Run IDs use KSUID — K-Sortable Unique IDentifiers. They are:

Time-sortable (embedded timestamp) — wf runs default sort is chronological without an index scan
Globally unique without coordination — no central ID server needed
URL-safe (base62 encoded)

Configuration Architecture¶

Configuration follows the 12-factor app model:

CLI flags  →  config file  →  WF_* env vars  →  built-in defaults
(highest priority)                              (lowest priority)

internal/config/config.go wraps Viper. Access is through config.Get() which returns a pointer to the current config struct. There is no global config.C variable — callers must always call config.Get().

Design Decisions¶

Pure Go SQLite — modernc.org/sqlite is used instead of mattn/go-sqlite3. This avoids CGo, keeping the binary fully static and cross-compilable without a C toolchain.

No goroutine pools — the work-stealing executor uses one goroutine per task. Tasks are expected to be long-running (seconds to minutes), so goroutine overhead is negligible. This keeps the scheduling logic simple and avoids deadlocks from pool exhaustion.

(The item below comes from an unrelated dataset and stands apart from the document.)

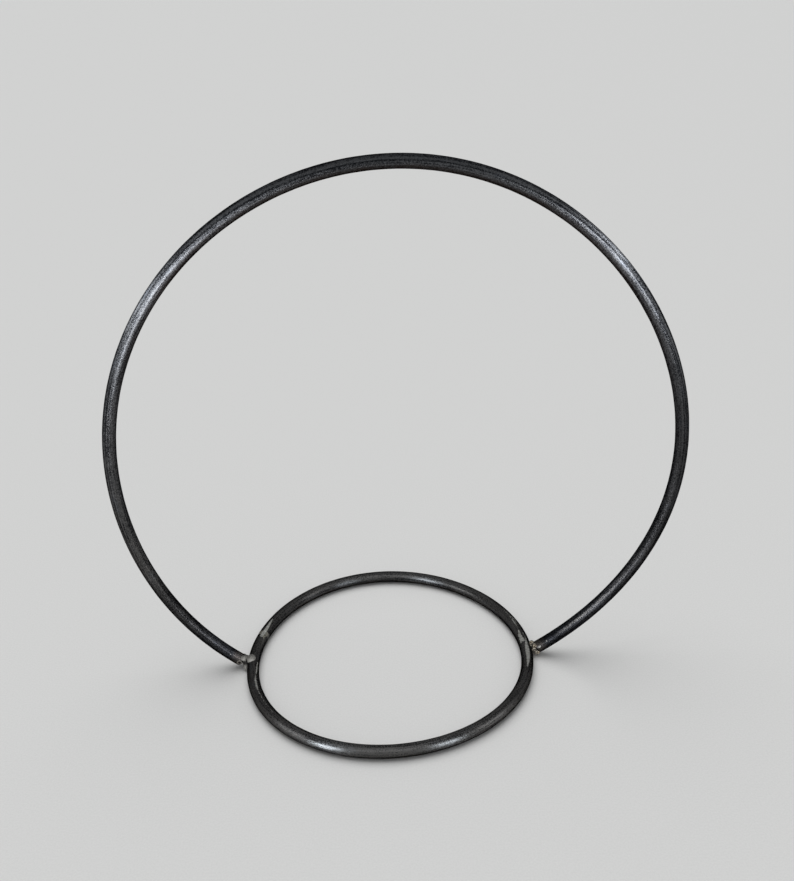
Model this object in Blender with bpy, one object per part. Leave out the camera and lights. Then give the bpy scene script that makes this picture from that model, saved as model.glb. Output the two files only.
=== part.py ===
"""Tabletop wreath stand: an open upright hoop of round steel bar on a smaller ring that lies flat.

Metres, +Z up. The hoop stands in a plane parallel to XZ and faces -Y. Its two ends butt against the
left and right sides of the base ring, and a weld holds each. The base ring is one bar bent round, and
a third weld closes it. The origin is on the table, in the middle of the stand's footprint.
"""
import math

import bmesh
import bpy
from mathutils import Vector

INCH = 0.0254

# Bar stock: hot-rolled round, with its scale
BAR_DIAMETER = 0.0084
BAR_RADIUS = BAR_DIAMETER / 2
BAR_SIDES = 16

# Rings are rolled by hand, so each is a circle with a few shallow lobes:
# (number of lobes, depth of a lobe, direction of one lobe)
HOOP_RADIUS = 14 * INCH / 2
HOOP_LOBES = (
    (2, 0.0040, math.radians(66)),
    (3, 0.00175, math.radians(-7.5)),
    (4, 0.0009, math.radians(-16)),
)
BASE_RADIUS = 0.0926
BASE_LOBES = ((3, 0.0011, math.radians(-17)),)

# Where the hoop stands, from the middle of the base ring
HOOP_SHIFT = 0.0086
HOOP_CENTRE_HEIGHT = 0.1521

# The base ring's closing weld, measured round from the right-hand joint
SEAM_ANGLE = math.radians(164)
SEAM_GAP = 0.0024

# The footprint's middle, from the middle of the base ring
FOOTPRINT_MIDDLE = Vector((0.0102, 0.0009, 0))

# Touching pieces keep this much air between them
CLEARANCE = 0.0003

HOOP_SEGMENTS = 112
BASE_SEGMENTS = 84
JOINT_SEGMENTS = 8
JOINT_REACH = math.radians(14)

# The base ring rests on the flats of its faceted bar
BASE_HEIGHT = BAR_RADIUS * math.cos(math.pi / BAR_SIDES)
FLAT_UNDERNEATH = math.pi / BAR_SIDES

# Weld beads: each lump is (outward, back, up) from the joint's root, then its three half sizes
LEFT_LUMPS = (
    ((0.0000, 0.0000, 0.0008), (0.0042, 0.0050, 0.0044)),
    ((-0.0046, -0.0026, 0.0040), (0.0030, 0.0030, 0.0020)),
    ((0.0014, -0.0012, 0.0044), (0.0032, 0.0027, 0.0020)),
    ((-0.0010, -0.0050, 0.0010), (0.0024, 0.0022, 0.0034)),
)
RIGHT_LUMPS = (
    ((0.0000, 0.0000, 0.0006), (0.0037, 0.0048, 0.0042)),
    ((0.0014, -0.0016, 0.0038), (0.0029, 0.0028, 0.0020)),
    ((-0.0014, 0.0022, 0.0036), (0.0024, 0.0026, 0.0017)),
)

MILL_SCALE = (0.085, 0.09, 0.1)
WELD_GREY = (0.3, 0.3, 0.29)
GROUND_STEEL = (0.42, 0.42, 0.4)


def clear_scene():
    for old_object in list(bpy.data.objects):
        bpy.data.objects.remove(old_object)


def new_collection(name):
    collection = bpy.data.collections.new(name)
    bpy.context.scene.collection.children.link(collection)
    return collection


def steel(name, colour, roughness):
    material = bpy.data.materials.new(name)
    material.use_nodes = True
    shader = material.node_tree.nodes["Principled BSDF"]
    shader.inputs["Base Color"].default_value = (*colour, 1)
    shader.inputs["Metallic"].default_value = 0.9
    shader.inputs["Roughness"].default_value = roughness
    return material


def lobed_radius(radius, lobes, angle):
    """Radius of a hand-rolled ring in one direction."""
    return radius + sum(depth * math.cos(count * (angle - towards)) for count, depth, towards in lobes)


def hoop_point(angle):
    """Centreline of the upright hoop; the angle turns from +X up towards +Z."""
    radius = lobed_radius(HOOP_RADIUS, HOOP_LOBES, angle)
    across = HOOP_SHIFT + radius * math.cos(angle)
    return Vector((across, 0, HOOP_CENTRE_HEIGHT + radius * math.sin(angle)))


def base_point(angle):
    """Centreline of the base ring; the angle turns from +X back towards +Y."""
    radius = lobed_radius(BASE_RADIUS, BASE_LOBES, angle)
    return Vector((radius * math.cos(angle), radius * math.sin(angle), BASE_HEIGHT))


def hoop_end_angle(first_guess):
    """Where the hoop comes down to the height of the base ring's bar, by Newton's steps."""
    angle = first_guess
    for _ in range(8):
        too_high = hoop_point(angle).z - BAR_RADIUS
        angle -= too_high / (HOOP_RADIUS * math.cos(angle))
    return angle


def points_between(point_at, start, end, segments):
    return [point_at(start + (end - start) * step / segments) for step in range(segments + 1)]


def bent_bar(name, points, radius, collection, tilt=0.0, twist_mode="MINIMUM"):
    """A round bar along the points, as a curve with closed ends."""
    curve = bpy.data.curves.new(name, "CURVE")
    curve.dimensions = "3D"
    curve.twist_mode = twist_mode
    curve.bevel_depth = radius
    curve.bevel_resolution = (BAR_SIDES - 4) // 2
    curve.use_fill_caps = True
    spline = curve.splines.new("POLY")
    spline.points.add(len(points) - 1)
    for spline_point, position in zip(spline.points, points):
        spline_point.co = (*position, 1)
        spline_point.tilt = tilt
    bar = bpy.data.objects.new(name, curve)
    collection.objects.link(bar)
    return bar


def as_mesh(curve_object, collection):
    """Swap a curve object for the same shape as a closed mesh."""
    bpy.context.view_layer.update()
    evaluated = curve_object.evaluated_get(bpy.context.evaluated_depsgraph_get())
    mesh = bpy.data.meshes.new_from_object(evaluated)
    name = curve_object.name
    placement = curve_object.matrix_world.copy()
    bpy.data.objects.remove(curve_object)
    weld = bmesh.new()
    weld.from_mesh(mesh)
    bmesh.ops.remove_doubles(weld, verts=weld.verts, dist=0.00001)
    weld.to_mesh(mesh)
    weld.free()
    mesh_object = bpy.data.objects.new(name, mesh)
    mesh_object.matrix_world = placement
    collection.objects.link(mesh_object)
    return mesh_object


def as_cutter(cutter):
    cutter.hide_render = True
    cutter.display_type = "WIRE"
    return cutter


def add_lump(name, centre, half_sizes, collection):
    """One rounded lump of weld metal."""
    mesh = bpy.data.meshes.new(name)
    ball = bmesh.new()
    bmesh.ops.create_icosphere(ball, subdivisions=3, radius=1.0)
    bmesh.ops.scale(ball, vec=half_sizes, verts=ball.verts)
    ball.to_mesh(mesh)
    ball.free()
    mesh.shade_smooth()
    lump = bpy.data.objects.new(name, mesh)
    lump.location = centre
    collection.objects.link(lump)
    return lump


def add_boolean(target, cutter, operation):
    modifier = target.modifiers.new(cutter.name, "BOOLEAN")
    modifier.operation = operation
    modifier.solver = "EXACT"
    modifier.object = cutter


def joint_weld(name, outward, arm_end, base_side, lumps, cutters, parts, guides):
    """Weld lumps round the root of a butt joint, less room for the two bars."""
    bar_face = base_side + Vector((outward * BAR_RADIUS, 0, 0))
    root = (bar_face + arm_end) / 2
    pieces = []
    for number, (offset, half_sizes) in enumerate(lumps):
        centre = root + Vector((outward * offset[0], offset[1], offset[2]))
        is_root = number == 0
        lump_name = name if is_root else f"{name}_lump_{number}"
        pieces.append(add_lump(lump_name, centre, half_sizes, parts if is_root else guides))
    weld = pieces[0]
    for extra in pieces[1:]:
        add_boolean(weld, as_cutter(extra), "UNION")
    for cutter in cutters:
        add_boolean(weld, cutter, "DIFFERENCE")
    return pieces


def build():
    clear_scene()
    parts = new_collection("wreath_stand")
    guides = new_collection("cutters")

    stand = bpy.data.objects.new("wreath_stand_origin", None)
    stand.location = -FOOTPRINT_MIDDLE
    parts.objects.link(stand)

    right_end = hoop_end_angle(math.radians(-58))
    left_end = hoop_end_angle(math.radians(238))
    hoop = bent_bar(
        "upright_hoop",
        points_between(hoop_point, right_end, left_end, HOOP_SEGMENTS),
        BAR_RADIUS,
        parts,
    )
    hoop.data.materials.append(steel("hoop_mill_scale", MILL_SCALE, 0.42))

    # The base ring's bar runs the long way round, from one side of its closing weld to the other
    half_seam = SEAM_GAP / 2 / BASE_RADIUS
    base = bent_bar(
        "base_ring",
        points_between(base_point, SEAM_ANGLE + half_seam, SEAM_ANGLE + math.tau - half_seam, BASE_SEGMENTS),
        BAR_RADIUS,
        parts,
        tilt=FLAT_UNDERNEATH,
        twist_mode="Z_UP",
    )
    base.data.materials.append(steel("base_mill_scale", MILL_SCALE, 0.45))

    half_bead = (SEAM_GAP / 2 - CLEARANCE) / BASE_RADIUS
    seam_weld = bent_bar(
        "base_seam_weld",
        points_between(base_point, SEAM_ANGLE - half_bead, SEAM_ANGLE + half_bead, 1),
        BAR_RADIUS,
        parts,
        tilt=FLAT_UNDERNEATH,
        twist_mode="Z_UP",
    )
    seam_weld.data.materials.append(steel("seam_ground_steel", GROUND_STEEL, 0.35))

    # A joint's weld is cut back from both bars, and from the table
    air = CLEARANCE / HOOP_RADIUS
    joints = (
        ("left_weld", -1, left_end, left_end + air, left_end - JOINT_REACH, math.pi, LEFT_LUMPS),
        ("right_weld", 1, right_end, right_end - air, right_end + JOINT_REACH, 0.0, RIGHT_LUMPS),
    )
    everything = [hoop, base, seam_weld]
    for name, outward, end, tip, reach, side, lumps in joints:
        arm_room = bent_bar(
            f"{name}_arm_room",
            points_between(hoop_point, tip, reach, JOINT_SEGMENTS),
            BAR_RADIUS + CLEARANCE,
            guides,
        )
        base_room = bent_bar(
            f"{name}_base_room",
            points_between(base_point, side - JOINT_REACH, side + JOINT_REACH, JOINT_SEGMENTS),
            BAR_RADIUS + CLEARANCE,
            guides,
            tilt=FLAT_UNDERNEATH,
            twist_mode="Z_UP",
        )
        rooms = [as_cutter(as_mesh(room, guides)) for room in (arm_room, base_room)]
        pieces = joint_weld(
            name, outward, hoop_point(end), base_point(side), lumps, rooms, parts, guides
        )
        pieces[0].data.materials.append(steel(f"{name}_metal", WELD_GREY, 0.5))
        everything += rooms + pieces

    for piece in everything:
        piece.parent = stand


build()
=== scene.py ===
"""Looks for the tabletop wreath stand: finely modelled bars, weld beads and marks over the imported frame.

Metres, +Z up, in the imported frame's own coordinates. A place on a bar is given by two angles: how far
round the ring it is, and how far round the bar's own section it is. A section angle starts at the side
that faces away from the ring's middle. It then turns through the front of the upright hoop, or through
the top of the base ring, to the side that faces the middle.
"""
import math

import bmesh
import bpy
from mathutils import Matrix, Vector, noise


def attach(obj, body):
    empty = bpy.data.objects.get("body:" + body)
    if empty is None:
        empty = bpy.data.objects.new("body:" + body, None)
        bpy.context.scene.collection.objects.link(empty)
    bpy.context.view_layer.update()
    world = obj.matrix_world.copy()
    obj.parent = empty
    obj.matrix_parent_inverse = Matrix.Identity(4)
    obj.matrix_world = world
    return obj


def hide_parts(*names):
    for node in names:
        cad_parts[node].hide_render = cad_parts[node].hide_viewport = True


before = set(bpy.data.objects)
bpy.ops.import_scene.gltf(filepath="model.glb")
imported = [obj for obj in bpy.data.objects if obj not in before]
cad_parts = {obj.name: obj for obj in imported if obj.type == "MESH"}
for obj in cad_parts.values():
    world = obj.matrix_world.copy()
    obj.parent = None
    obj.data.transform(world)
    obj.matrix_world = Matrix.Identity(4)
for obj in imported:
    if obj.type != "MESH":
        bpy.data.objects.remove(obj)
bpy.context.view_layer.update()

MM = 0.001
INCH = 0.0254

# The rings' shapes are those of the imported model
BAR_RADIUS = 0.0042
BAR_SIDES = 16
HOOP_RADIUS = 14 * INCH / 2
HOOP_LOBES = (
    (2, 0.0040, math.radians(66)),
    (3, 0.00175, math.radians(-7.5)),
    (4, 0.0009, math.radians(-16)),
)
BASE_RADIUS = 0.0926
BASE_LOBES = ((3, 0.0011, math.radians(-17)),)
HOOP_SHIFT = 0.0086
HOOP_CENTRE_HEIGHT = 0.1521
SEAM_ANGLE = 164
SEAM_GAP = 0.0024
FOOTPRINT_MIDDLE = Vector((0.0102, 0.0009, 0))

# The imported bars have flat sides, and the round bars here rest on the table as they do
BASE_HEIGHT = BAR_RADIUS * math.cos(math.pi / BAR_SIDES)
BASE_ROUND = BASE_HEIGHT
HOOP_ROUND = BAR_RADIUS

# Mesh fineness
HOOP_STEPS = 1000
BASE_STEPS = 640
SEAM_STEPS = 150
SECTION_STEPS = 56
LUMP_DIVISIONS = 4
DROP_DIVISIONS = 3
BEAD_VOXEL = 0.2
BEAD_SMOOTHING = 6
TANGENT_STEP = 0.001
NEWTON_STEPS = 8

# A bar's cut end has a small chamfer, and the arc melted back the ends of the hoop
END_CHAMFER = 0.0005
MELT_REACH = 0.0022
MELT_DEPTH = 0.0007

# Rolling leaves shallow ridges along a bar, and scale leaves it slightly uneven
RIDGE_HEIGHT = 0.00006
RIDGE_PER_TURN = 3.4
RIDGE_LENGTH = 0.11
DENT_HEIGHT = 0.00004
DENT_LENGTH = 0.006

# How far the grinder's marks lie below the bar's skin
MARK_DEPTH = 0.00010

# The hoop takes a painted warm reflection from below up to this height, and above it the warmth fades away
# over this distance
WARM_BELOW = 0.08
WARM_FADE = 0.14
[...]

log/slog instead of zap — the standard library logger was chosen to eliminate a dependency and align with the Go standard. slog provides structured logging with equivalent performance for the throughput required by wf.

Append-only audit trail — the audit table has no UPDATE or DELETE code paths. This is a deliberate constraint that provides a tamper-evident history within the database's integrity guarantees.

limitedBuffer instead of io.LimitReader — io.LimitReader returns EOF at the limit, which would terminate the subprocess's pipe and send SIGPIPE. limitedBuffer silently drops bytes beyond the limit and always returns (len(p), nil) — the subprocess continues running and completes normally; only the in-memory capture is truncated.